New Orleans's Culinary Legend Leah Chase

A great article by Michael Bauer of the San Francisco Gate about the beautiful Leah Chase of Dooky Chase in New Orleans and her struggle to rebuild after Katrina.

    Leah Chase: The embodiment of New Orleans determination

    Many stories have been told about the devastation wrought by Katrina, and Leah Chase, who is 86, probably embodies the struggles of rebuilding as much as any other person.

    It took two years, and help from friends and customers, before she could open a take-out window. And even today, her restaurant Dooky Chase is only open for lunch three days a week.

    Last week, she was on a panel at the Association of Food Journalists meeting where she talked about Creole cooking. She was responding to an article written by Alan Richman in GQ magazine about how he had never met a Creole and basically called it a myth.

    She talked extensively about the food and how to preserve it; she was both eloquent and elegant: "It's important to take what you know and pass it on," she said. "People will mix it up, but that's OK."

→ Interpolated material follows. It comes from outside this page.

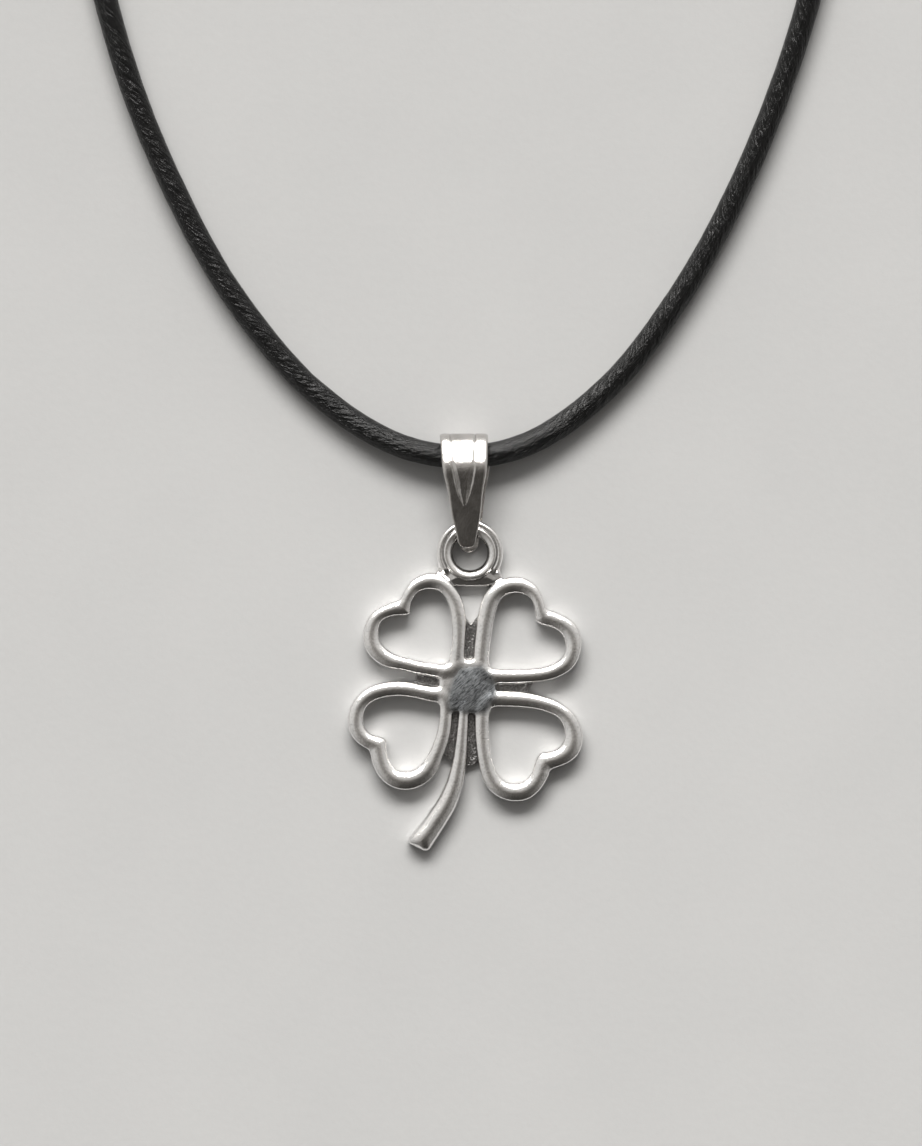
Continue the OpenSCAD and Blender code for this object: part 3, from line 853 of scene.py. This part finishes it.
# %% A wire that sums can be written with
class Wire:
    """A node's output that sums can be written with."""

    def __init__(self, recipe, socket):
        self.recipe, self.socket = recipe, socket

    def sum(self, kind, *others, clamp=False):
        return self.recipe.add("ShaderNodeMath", {"operation": kind, "use_clamp": clamp}, dict(enumerate(others)))

    def __add__(self, other):
        return self.sum("ADD", self, other)

    def __sub__(self, other):
        return self.sum("SUBTRACT", self, other)

    def __rsub__(self, other):
        return self.sum("SUBTRACT", other, self)

    def __mul__(self, other):
        return self.sum("MULTIPLY", self, other)

    def __truediv__(self, other):
        return self.sum("DIVIDE", self, other)

    __radd__, __rmul__ = __add__, __mul__

    def clip(self):
        return self.sum("ADD", self, 0, clamp=True)

    def size(self):
        return self.sum("ABSOLUTE", self)

    def root(self):
        return self.sum("SQRT", self)

    def ramp(self, low, high, to_low=0.0, to_high=1.0):
        """Runs softly from to_low, where this is low, to to_high, where it is high."""
        return self.recipe.add(
            "ShaderNodeMapRange", {"interpolation_type": "SMOOTHSTEP"},
            {"Value": self, "From Min": low, "From Max": high, "To Min": to_low, "To Max": to_high})


# %% A recipe that adds nodes line by line
class Recipe:
    """A node tree that is written line by line."""

    def __init__(self, tree):
        self.tree = tree
        tree.nodes.clear()

    def add(self, kind, settings=None, inputs=None, output=0):
        """Adds a node. Inputs are numbers, colours or wires, by name or place."""
        node = self.tree.nodes.new(kind)
        for key, value in (settings or {}).items():
            setattr(node, key, value)
        for key, value in (inputs or {}).items():
            if isinstance(value, Wire):
                self.tree.links.new(value.socket, node.inputs[key])
            else:
                node.inputs[key].default_value = value
        return Wire(self, node.outputs[output]) if len(node.outputs) else node

    def vector(self, kind, *values):
        return self.add("ShaderNodeVectorMath", {"operation": kind}, dict(enumerate(values)))

    def spread(self, source):
        """The three parts of a vector."""
        first = self.add("ShaderNodeSeparateXYZ", {}, {0: source})
        return [Wire(self, socket) for socket in first.socket.node.outputs]

    def stretched(self, place, *amounts):
        """The place times an amount each way. A pattern on it shrinks where the amount is large."""
        return self.vector("MULTIPLY", place, amounts)

    def turned(self, place, angle):
        """The place turned round the upright, or round the map's own corner."""
        settings = {"rotation_type": "Z_AXIS"}
        return self.add("ShaderNodeVectorRotate", settings, {"Vector": place, "Angle": angle})

    def place(self):
        """Where a point lies on the piece, in millimetres."""
        return self.stretched(self.add("ShaderNodeTexCoord", {}, {}, "Object"), 1 / MM, 1 / MM, 1 / MM)

    def noise(self, place, scale, detail=3.0, rough=0.55, distortion=0.0):
        inputs = {"Vector": place, "Scale": scale, "Detail": detail, "Roughness": rough, "Distortion": distortion}
        return self.add("ShaderNodeTexNoise", {}, inputs)

    def stored(self, name):
        """A value kept at the piece's points."""
        return self.add("ShaderNodeAttribute", {"attribute_name": name}, {}, "Fac")

    def mix(self, share, first, second):
        """A blend of two colours. The node's colour sockets come after those for numbers and vectors."""
        return self.add("ShaderNodeMix", {"data_type": "RGBA"}, {0: share, 6: first, 7: second}, 2)

    def bumps(self, *layers):
        """Bump layers on each other. Each is a height wire and its depth in millimetres."""
        normal = None
        for height, depth in layers:
            inputs = {"Height": height, "Distance": depth * MM, "Strength": 1.0}
            if normal is not None:
                inputs["Normal"] = normal
            normal = self.add("ShaderNodeBump", {}, inputs)
        return normal


# %% Helpers for finishes
def finish_of(name, build):
    """A material whose surface is what build gives: inputs for the main shader, by name."""
    material = bpy.data.materials.new(name)
    material.use_nodes = True
    recipe = Recipe(material.node_tree)
    surface = recipe.add("ShaderNodeBsdfPrincipled", {}, build(recipe))
    recipe.add("ShaderNodeOutputMaterial", {}, {"Surface": surface})
    print("finish", name, "with", len(material.node_tree.nodes), "nodes")
    return material


def grey(value, warm=0.0):
    """A grey of this brightness, a little towards red where warm is above nought."""
    return (value * (1 + warm), value, value * (1 - warm), 1)


def bare_metal(r, colour, shine, *layers):
    """The main shader's inputs for metal, with its bump layers."""
    return {"Base Color": colour, "Metallic": 1.0, "Roughness": shine, "Normal": r.bumps(*layers)}


# %% [markdown]
# ## Cast and polished silver
#
# The bars were tumbled bright, but a casting keeps faint waves and pits, and wear leaves fine
# scratches each way. The middle was left as the mould gave it and then brushed on a slant. The
# webs, sunk where no wheel reaches, stay grey and grainy, and their dark tone is partly their rough
# skin and partly painted shade of the deep slots. The ring's hole and valley and the tight folds get
# painted shade in their colour. The values kept at the points say which is which, and they blend,
# as the polish does on the real piece.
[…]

    Later than night I talked to her at the Taste of New Orleans, where eight restaurants prepared signature appetizers for the 60 editors and writers.

    "So you're open only three days a week," I asked as we made our way into the Southern Food and Beverage Museum, which happens to have a wing named after the pioneering African-American cook.

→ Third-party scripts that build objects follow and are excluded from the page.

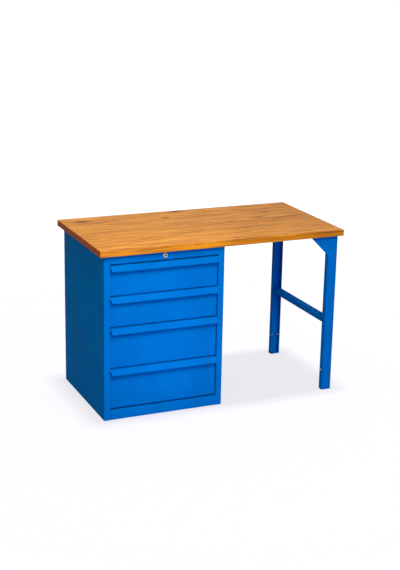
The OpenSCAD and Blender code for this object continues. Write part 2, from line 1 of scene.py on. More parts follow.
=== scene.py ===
import json
import math
import bmesh
import bpy
import numpy as np
from mathutils import Matrix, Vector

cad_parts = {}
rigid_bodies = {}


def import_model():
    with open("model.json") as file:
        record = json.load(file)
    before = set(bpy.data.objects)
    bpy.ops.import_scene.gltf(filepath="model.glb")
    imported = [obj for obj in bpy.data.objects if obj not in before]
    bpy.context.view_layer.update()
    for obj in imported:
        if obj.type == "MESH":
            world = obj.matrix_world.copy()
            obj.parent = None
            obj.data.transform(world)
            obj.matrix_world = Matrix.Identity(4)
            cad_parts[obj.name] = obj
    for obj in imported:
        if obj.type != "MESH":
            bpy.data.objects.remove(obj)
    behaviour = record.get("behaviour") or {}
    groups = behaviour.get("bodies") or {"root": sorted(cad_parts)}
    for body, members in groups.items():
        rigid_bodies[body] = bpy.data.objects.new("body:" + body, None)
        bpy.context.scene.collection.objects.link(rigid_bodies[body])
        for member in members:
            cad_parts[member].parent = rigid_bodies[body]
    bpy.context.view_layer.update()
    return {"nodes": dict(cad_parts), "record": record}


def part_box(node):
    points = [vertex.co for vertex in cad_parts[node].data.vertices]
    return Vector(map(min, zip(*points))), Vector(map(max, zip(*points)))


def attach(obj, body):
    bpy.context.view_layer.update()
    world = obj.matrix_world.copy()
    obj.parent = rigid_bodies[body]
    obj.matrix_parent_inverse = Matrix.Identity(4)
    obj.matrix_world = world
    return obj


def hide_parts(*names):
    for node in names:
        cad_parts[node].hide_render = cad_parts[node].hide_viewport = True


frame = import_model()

mm = 0.001
print("frame loaded:", len(frame["nodes"]), "nodes")

# The camera stands in front of the bench's left end and looks along it to the right. The place
# is in metres, the angles in degrees, the lens and the sensor's width in mm.
viewFrom = dict(place=(-2.3413, -5.3340, 2.2440), heading=23.774, down=16.469, roll=1.127,
                lens=77.2, sensor=36)


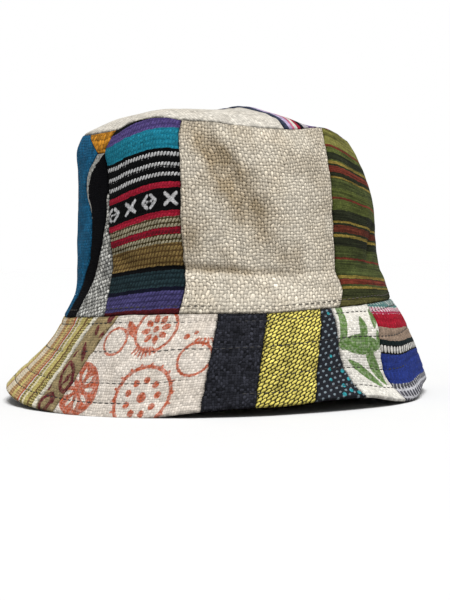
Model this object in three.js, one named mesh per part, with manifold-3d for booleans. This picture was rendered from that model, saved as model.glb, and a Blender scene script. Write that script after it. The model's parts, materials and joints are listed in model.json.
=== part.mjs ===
// A patchwork bucket hat of hemp and cotton cloth, standing on the edge of its brim.
// Millimetres, +Z up. The front of the hat looks towards -Y, and the origin lies under the middle of the
// hat, on the surface that it stands on. Angles are in degrees from the front, growing towards +X.
import * as THREE from "three";
import { mergeVertices } from "three/addons/utils/BufferGeometryUtils.js";
import Module from "manifold-3d";

const wasm = await Module();
wasm.setup();

// Driving dimensions
const crownCloth = 1.8; // thickness of the crown's cloth, with its backing
const brimCloth = 2.4; // thickness of the quilted brim
const seamGap = 0.3; // space left between two patches along a seam
const columnWidth = 7; // degrees of the hat that one column of a patch's grid covers
const crownRadius = 87; // mean distance of the crown's side from its axis
const crownHeight = 97; // mean height of the crown's side
const brimRadius = 100; // mean distance of the brim from the axis
const brimWidth = 54; // from the crown to the brim's edge
const tipRadius = 77; // mean distance of the top's rim from the axis
const tipHeight = 162.3; // the top cloth at its middle
const tipFullness = 4.4; // how late the top cloth bends down towards its rim
const tipSlope = -0.03; // the top cloth falls towards the right
const tipSeam = { x: 5, turn: 27 }; // where the seam crosses X, and its turn from the Y axis
const tipRings = 6;
const tipSpokes = 40;
const tipCrowding = 1.4; // how much closer together the rings lie towards the rim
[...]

    "Yes, and it's killing me," she said. I though her age was catching up with her, but then she completed her thoughts: "I've got to get open for dinner. I just have to cook." She hopes she has 10 years left in her so she can rebuild the business and leave it to her grandchildren, who are already working in the dining room and kitchen.

    I knew I had to visit the restaurant, so the next day I skipped one of our sessions and headed out with some colleagues to Dooky Chase. It was both a reunion and a chance to pay homage; the last time I dined there was 27 years ago and I don't need a photograph to remember the elegance of the woman, dressed in a starched white chef's jacket, as she moved from table to table to greet both black and white customers.

    The room looked as fresh as it did more than a quarter century ago. It contained the same beautiful stained glass, the gracious southern furnishings and one of the best collections of African art I've seen. It was as if nothing had happened, and she was moving forward with purpose.

    The fried chicken was better than I remember, perhaps the best I've had. Golden and crunchy, it needed nothing more than salt, pepper and Cayenne to complement the moist flesh.

    Over the door of the entrance to the large red dining room was a picture of President Obama in her dining room, tucking a white napkin into his shirt collar in anticipation of red beans and rice. Another picture in the foyer showed him hugging the owner, who has added green and pink jackets to her wardrobe.

    In another photo, President George W. Bush was seated at a table with other dignitaries, and he was grasping her hand as she posed behind him.

    At the end of the meal I asked about Obama and her eyes took on a joyous sheen as she practically sang his praises in her deep, rich voice.

    I couldn't resist: "So you seem to be an equal opportunity cook," I said, as I drew attention to the other President. Her twinkle shifted a bit.

    "He's a lovely man," she said. "He's invited me to the White House twice and he's such a gentleman." After a short pause she said: "However some men just find themselves in the wrong job."